Let's look at the complete code:
#include <cuda_runtime.h>
#include <stdio.h>
#include "freshman.h"
void sumArrays(float * a, float * b, float * res, const int size)
{
for(int i = 0; i < size; i += 4)
{
res[i] = a[i] + b[i];
res[i+1] = a[i+1] + b[i+1];
res[i+2] = a[i+2] + b[i+2];
res[i+3] = a[i+3] + b[i+3];
}
}
__global__ void sumArraysGPU(float*a, float*b, float*res, int N)
{
int i = blockIdx.x * blockDim.x + threadIdx.x;
if(i < N)
res[i] = a[i] + b[i];
}
int main(int argc, char **argv)
{
// set up device
initDevice(0);
int nElem = 1 << 24;
printf("Vector size:%d\n", nElem);
int nByte = sizeof(float) * nElem;
float *res_h = (float*)malloc(nByte);
memset(res_h, 0, nByte);
float *a_d, *b_d, *res_d;
CHECK(cudaMallocManaged((void**)&a_d, nByte));
CHECK(cudaMallocManaged((void**)&b_d, nByte));
CHECK(cudaMallocManaged((void**)&res_d, nByte));
initialData(a_d, nElem);
initialData(b_d, nElem);
// Using unified memory, no explicit memory transfer needed
//CHECK(cudaMemcpy(a_d, a_h, nByte, cudaMemcpyHostToDevice));
//CHECK(cudaMemcpy(b_d, b_h, nByte, cudaMemcpyHostToDevice));
dim3 block(512);
dim3 grid((nElem-1)/block.x+1);
double iStart, iElaps;
iStart = cpuSecond();
sumArraysGPU<<<grid, block>>>(a_d, b_d, res_d, nElem);
cudaDeviceSynchronize();
iElaps = cpuSecond() - iStart;
printf("Execution configuration<<<%d,%d>>> Time elapsed %f sec\n", grid.x, block.x, iElaps);
// Using unified memory, no explicit memory transfer needed
//CHECK(cudaMemcpy(res_from_gpu_h, res_d, nByte, cudaMemcpyDeviceToHost));
sumArrays(a_d, b_d, res_h, nElem);
checkResult(res_h, res_d, nElem);
// Unified memory is freed with cudaFree
cudaFree(a_d);
cudaFree(b_d);
cudaFree(res_d);
free(res_h);
return 0;
}
Note the commented-out parts -- these are the code sections that are omitted.
Result:

From this code, using unified memory or manual control results in similar execution speeds.
There is a new concept here called page fault. The unified memory address we allocate is a virtual address corresponding to both host and GPU addresses. When the host accesses this virtual address, a page fault occurs. When the CPU accesses managed memory located on the GPU, unified memory uses CPU page faults to trigger data transfer from device to CPU. The "fault" here is not a failure but a form of communication, similar to an interrupt.
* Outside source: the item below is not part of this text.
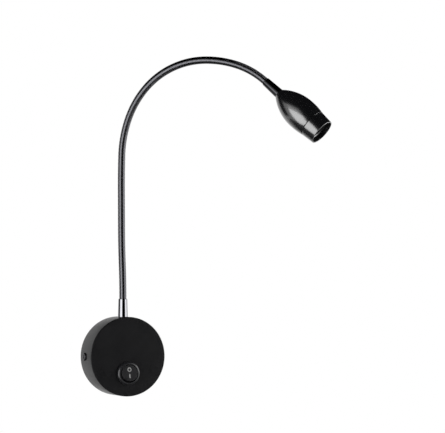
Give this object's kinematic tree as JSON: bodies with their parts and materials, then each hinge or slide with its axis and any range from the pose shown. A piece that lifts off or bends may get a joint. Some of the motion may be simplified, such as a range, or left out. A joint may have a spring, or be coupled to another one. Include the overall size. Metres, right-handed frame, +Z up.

The number of faults is directly related to the amount of data being transferred.
Using:
nvprof --unified-memory-profiling per-process-device ./sum_arrays_unified_memory
You can view the actual parameters:

You can also use nvvp to view, with similar results.
How Unified Memory Works
The mechanism of unified memory is based on the following key concepts:
- Virtual Address Space: Unified memory provides a unified virtual address space that both CPU and GPU can access
- On-Demand Migration: Data is automatically migrated between CPU and GPU as needed
- Page Fault Handling: When data not on the current device is accessed, a page fault triggers automatic data migration
Advantages
- Simple Programming: No need to explicitly manage data transfers between CPU and GPU
- Fewer Errors: Avoids errors that may arise from manual memory management
- Code Readability: Code is more concise and logic is clearer
Disadvantages
- Performance Overhead: Page faults and data migration may introduce additional overhead
- Control Granularity: Cannot precisely control data transfer timing like manual management
- Hardware Requirements: Requires GPU hardware that supports unified memory
Performance Comparison
In practical applications, the performance difference between unified memory and manual memory management mainly manifests in:
- Data Access Patterns: If data access patterns are predictable, manual management is usually more efficient
- Data Size: For small datasets, the convenience of unified memory may outweigh the performance loss
- Algorithm Complexity: For complex data flows, unified memory can simplify the development process
Summary
Although unified memory management makes coding more convenient, and in many cases the speed is acceptable, experiments show that manual control generally outperforms unified memory management in terms of performance. In other words, the precise control of a programmer is more efficient than the automatic management of the compiler and current devices.
Therefore, in practical development, the following approach is recommended:
- Prototyping Phase: Use unified memory to quickly verify algorithm correctness
- Performance Optimization Phase: Consider using manual memory management for best performance
- Balanced Consideration: Make trade-offs between development efficiency and runtime performance based on specific application scenarios
Overall, unified memory is an important development direction for CUDA programming. It lowers the barrier to CUDA programming, but to achieve the best performance, in-depth understanding and manual control of memory management are still necessary.